家に帰って急いでスタジオを掃除して家族を待っていると、ほどなくして大汗をかきながらやってくる。
とりあえず冷たい水でも飲んで落ち着いてほしいところだが、撮影が始まるとテンパり気味になってどうにも撮りづらい。六歳の女の子のほうがよほど落ち着いている。
彼女にランドセルを背負ってもらって、気の早い入学記念写真を撮る。
三歳の七五三を撮ったときもそうだったが、彼女は人見知りせずにすぐに一緒に遊んでくれる。

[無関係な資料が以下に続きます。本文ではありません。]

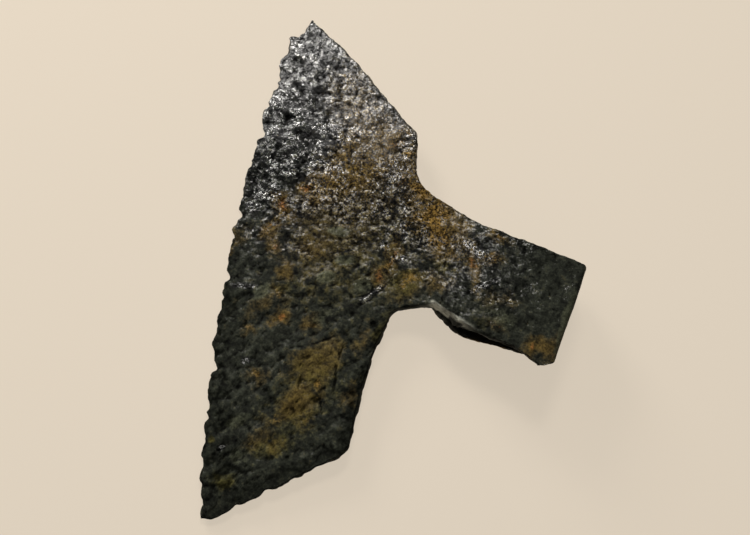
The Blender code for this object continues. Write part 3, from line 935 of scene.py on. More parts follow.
@dataclass(frozen=True)
class Relief:
    """What corrosion did to the surface: swelling, flaking, pits, cracks and hollows. Heights in mm.

    Attributes:
        swell: Height of the broad unevenness.
        mound: Height of the middling unevenness.
        flake: Height of one flake.
        knob: Height of the knobs of crust.
        pit: Depth of the larger pits.
        speck: Depth of the small pits.
        grain: Height of the finest grain in the mesh.
        lump: Height of the lower blade's rounded lumps over the creases between them.
        dent: Depth of the long slanting dents of the lower blade.
        dent_turn: How far they are turned from the x axis, in degrees.
        bevel: How far the near face falls off towards the beard's edges.
        thin_share: How much of the half thickness a pit may take.
        highest: How far the near and the far face may rise.
        squeeze: How much shorter the patterns are through the head's thickness.
        drift: How far the winding patterns are pushed about.
        hollows: The near face's hollows.
        craters: Its round pits, each with a raised ring.
        ridges: Its narrow ridges.
        cracks: Its cracks.
        plates: Its raised flat plates.
    """

    swell: float = 0.42
    mound: float = 0.50
    flake: float = 0.55
    knob: float = 0.85
    pit: float = 0.32
    speck: float = 0.24
    grain: float = 0.20
    lump: float = 0.75
    dent: float = 0.55
    dent_turn: float = 50.0
    bevel: float = 1.1
    thin_share: float = 0.55
    highest: Pair = (0.9, 0.55)
    squeeze: Triple = (1.0, 1.0, 2.5)
    drift: float = 2.6
    swells: Lumps = Lumps(24.0, 11)
    mounds: Lumps = Lumps(9.0, 12)
    flakes: Lumps = Lumps(10.5, 21, layers=3, stretch=(1.25, 0.85, 1.0))
    lumps: Lumps = Lumps(7.5, 17)
    dents: Lumps = Lumps(6.5, 15, layers=3, stretch=(2.0, 0.8, 1.0))
    grains: Lumps = Lumps(2.3, 51)
    large_knobs: Knobs = Knobs(3.6, 25)
    small_knobs: Knobs = Knobs(2.1, 26)
    pits: Pits = Pits(6.4, 2.9, 0.4, 31)
    specks: Pits = Pits(2.7, 1.5, 0.5, 41)
    hollows: tuple[Spot, ...] = spots(
        (-129.8, -90.8, 12, 4.6, 51, 0.9), (-123, -109.8, 13, 4, 45, 0.9), (-157.2, 67.5, 8, 6, -30, 0.9),
        (-148, 65.5, 9, 4, -40, 0.8), (-158.6, 56.5, 10, 4, -13, 0.9), (-147, 57, 11, 5.5, -12, 0.9),
        (-136.7, 65, 9, 4, -20, 0.7), (-136.3, 44.3, 14, 6, -8, 0.9), (-151.6, 35.2, 10, 5, -4, 0.8),
        (-144.5, 30.5, 12, 6, 5, 0.8), (-153.9, 17.7, 12, 5, -47, 0.8), (-143, 12, 9, 5, 30, 0.6),
        (-128, 57, 10, 5, 20, 0.5), (-118, 70, 9, 3.6, -40, 0.6), (-95, 54, 12, 9, 70, 0.7),
        (-148, -4, 12, 5, 20, 0.6), (-142, -38, 18, 6, 62, 0.7), (-136, -57, 13, 5, 40, 0.6),
        (-131, -76, 12, 5, 55, 0.6), (-112, -100, 16, 5, 25, 0.5), (-88, 24, 12, 9, -40, 0.6),
        (-114, -10.5, 22, 8, 30, 0.45), (-100, 6, 16, 8, -30, 0.5), (-126, 6, 14, 6, 20, 0.5),
        (-62, 2, 16, 5, -20, 0.6), (-25, 8, 14, 7, 10, 0.4),
    )
    craters: tuple[Spot, ...] = spots(
        (-136.5, 56.4, 8, 7, 0, 0.7), (-147, 48.5, 9, 7.5, 20, 0.6), (-140.5, 72.6, 6.4, 5.6, 0, 0.6),
        (-151.5, 76.5, 7, 6, 0, 0.45), (-127, 68, 7.5, 6.5, 30, 0.45), (-82.8, 13.5, 9.5, 8, -61, 0.55),
        (-105.4, -15.2, 7, 6.4, 0, 0.6), (-97.5, -5, 7.5, 6, 20, 0.45), (-76, -4.5, 9, 5.5, 60, 0.45),
        (-117, -33, 7, 5, 40, 0.4), (-138, -22, 8, 5, 60, 0.4),
    )
    ridges: tuple[Spot, ...] = spots(
        (-126, -115.8, 10.5, 2, 15, 0.7), (-119.8, -111, 9, 1.9, 62, 0.65),
        (-118.4, -104.8, 6, 1.8, 99, 0.5), (-115.6, -114.4, 7.5, 1.8, -30, 0.6),
        (-86.9, -16, 15, 1.9, 52, 0.8), (-133.5, -72, 16, 2.4, 48, 0.35), (-52, 19, 10, 2.2, 38, 0.5),
        (-36, 2.5, 18, 2.2, 28, 0.4),
    )
    cracks: tuple[Spot, ...] = spots(
        (-91.6, -45.6, 8.6, 1.5, -92, 1.1), (-90.6, -55.9, 15, 1.5, -79, 1.1),
        (-104.8, -62.5, 6, 1.6, -80, 1.1), (-111, -48.9, 11, 1.3, 26, 0.55),
        (-101, -42.6, 15, 1.3, 37, 0.6), (-92.6, -70, 12, 1.4, -72, 0.5),
    )
    plates: tuple[Spot, ...] = spots(
        (-104, -58, 34, 22, 62, 0.55), (-127, -28, 17, 9, 30, 0.35), (-110, -24, 14, 9, 20, 0.35),
        (-102.8, -4.7, 11, 6.5, 20, 0.45), (-108.3, -15.1, 10, 6.5, 25, 0.45),
        (-109.8, 6.6, 13, 6, 12, 0.45), (-92, -14, 10, 7, 40, 0.4),
    )

    def broad(self, place: Array, rough: Array) -> Array:
        """Lumps, flakes (stepped lumps) and the near face's named marks: how far they move points outwards.

        Args:
            place: Points of the smooth form, in mm.
            rough: How strongly the surface flaked there, from 0 to 1.

        Returns:
            Heights in mm.
        """
        apart = place * np.array(self.squeeze)
        drifted = self._drifted(apart)
        height = self.swell * self.swells(apart) + self.mound * (0.4 + 0.6 * rough) * self.mounds(apart)
        flaked = terraces(self.flakes(drifted), steps=2.6, sharpness=0.3)
        height += self.flake * (0.35 + 0.65 * rough) * flaked
        lower_blade = between(20, -45, place[:, 1])
        creased = np.abs(self.lumps(drifted)) - 0.3
        height += lower_blade * (self.dent * self.dents(self._along_dents(apart)) + self.lump * creased)
        near = between(-0.2, 0.5, place[:, 2])
        return height + near * (self._marks(place) - self.bevel * beard_border(place))

    def _along_dents(self, place: Array) -> Array:
        """The points with x turned to run along the slanting dents."""
        turn = math.radians(self.dent_turn)
        x, y, z = place.T
        along, across = x * math.cos(turn) + y * math.sin(turn), -x * math.sin(turn) + y * math.cos(turn)
        return np.stack([along, across, z], 1)

    def fine(self, place: Array, rough: Array, crusted: Array) -> Array:
        """Knobs, pits and grain: how far they move each point outwards, each about its own mean.

        Args:
            place: Points of the smooth form, in mm.
            rough: How strongly the surface pitted there, from 0 to 1.
            crusted: How thick the knobby crust is there, from 0 to 1.

        Returns:
            Heights in mm, about a mean of 0.
        """
        apart = place * np.array(self.squeeze)
        drifted = self._drifted(apart)
        height = self.knob * crusted * (self.large_knobs(drifted) - 0.7)
        height += 0.5 * self.knob * (0.25 + 0.75 * rough) * (self.small_knobs(apart) - 0.7)
        height -= self.pit * rough * (self.pits(drifted) - 0.08)
        height -= self.speck * (0.45 + 0.55 * rough) * (self.specks(apart) - 0.1)
        return height + self.grain * (0.2 + 0.8 * rough) * self.grains(apart)

    def held(self, place: Array, height: Array) -> Array:
        """The same heights, held back where the blade is thin, on the far face and on the cheeks.

        Args:
            place: Points of the smooth form, in mm.
            height: The relief's heights.

        Returns:
            Heights in mm.
        """
        half = np.abs(place[:, 2])
        highest = np.where(place[:, 2] < 0, self.highest[1], self.highest[0]) - 0.3 * between(9, 13, half)
        return np.clip(height, -self.thin_share * half - 0.12, highest)

    def _drifted(self, place: Array) -> Array:
        """Points pushed about by lumps, so that what is drawn over them winds."""
        return place + self.drift * np.stack([Lumps(15.0, 61 + k)(place) for k in range(3)], 1)

    def _marks(self, place: Array) -> Array:
        """The near face's own hollows, ringed craters, ridges, cracks and plates."""
        push = wander(place, 6.0, 81)
        wandered = place + 0.8 * push
        marks = -spread(self.hollows, wandered) + spread(self.ridges, wandered)
        for crater in self.craters:
            far = np.hypot(*crater.local(wandered))
            bowl, ring = between(1.0, 0.4, far), np.exp(-(((far - 1.05) / 0.16) ** 2))
            marks += crater.strength * (0.5 * ring - 0.7 * bowl)
        marks -= spread(self.cracks, place + 0.4 * push)
        for plate in self.plates:
            along, across = plate.local(wandered)
            far = (np.abs(along) ** 4 + np.abs(across) ** 4) ** 0.25
            marks += plate.strength * between(1.06, 0.92, far)
        return marks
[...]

笑いすぎて収拾がつかなくなりそうなところをなんとか押しとどめて、写真を撮らせてもらう。
なんでも真剣に一生懸命になる。それが彼女の良さである。小学生になったらきっとクラスの人気者になるだろう。
楽しければ屈託なく笑うその無邪気さが眩しい。
ついでに家の隣の公園でもランドセル姿の写真を撮って終わり。
スタジオに戻る路地を彼女は駆け出す。
走りたい動機があるのではない。走らずにいられない衝動に駆られたから。
たぶん大人の誰もが幼い頃にその衝動を持っていたはずだ。
どうしてそれはいつしか消えてしまうのだろう。